At first, Jordan Heide felt like she had the flu.
But when the junior’s body erupted into convulsions during the early hours of March 18, she realized it was much more serious.
“I was involuntarily flailing, screaming and I didn’t know what was going on,” Heide said. “It looked like an exorcism.”
No pre-existing condition caused Heide’s 15 minutes of convulsions. Instead, it was her excessive caffeine consumption that prompted the fit and landed her in the UNC Hospitals emergency room, she said.
As she lay in the hospital, doctors worked to dilute the 800 milligrams of caffeine she had consumed that evening.

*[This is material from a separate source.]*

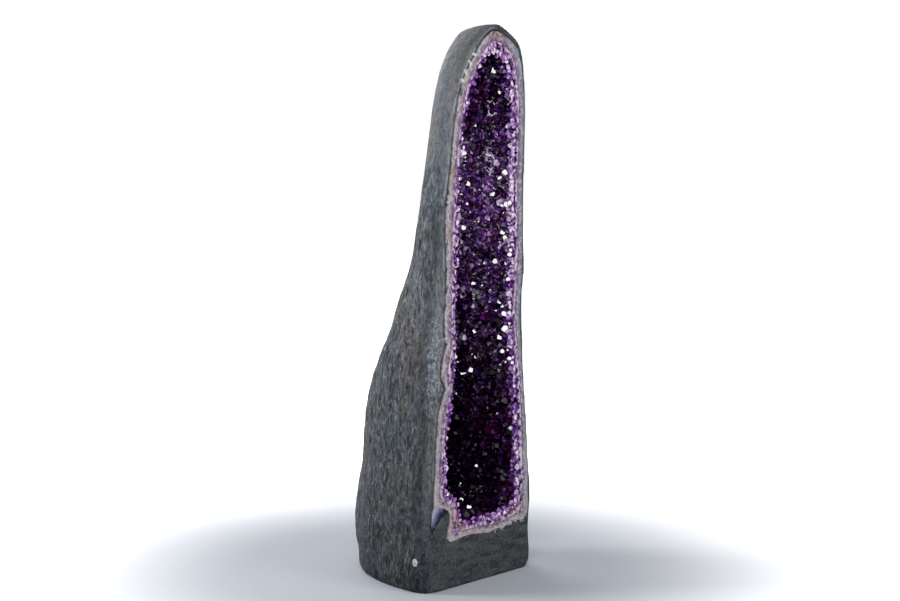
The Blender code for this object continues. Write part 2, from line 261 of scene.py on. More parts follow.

Heide’s case, experts said, offers an extreme glimpse into a problem of caffeine abuse among college students, one that can bring about reactions ranging from nausea to abnormal heart rates.
“Students who drink caffeine stay awake longer. They stay up late, go out and party and have many drinks,” said Eric Wright, resident in the emergency department of UNC Hospitals. “The combination of this can cause seizures.”
The seizure threshold
Downing five 20-ounce Pepsi sodas per day, Heide, 21, said she is accustomed to a lifestyle of high caffeine consumption. On March 18, the night of St. Patrick’s Day, she said she felt particularly fatigued after a caffeine-free Four Loko, so she took a supplement.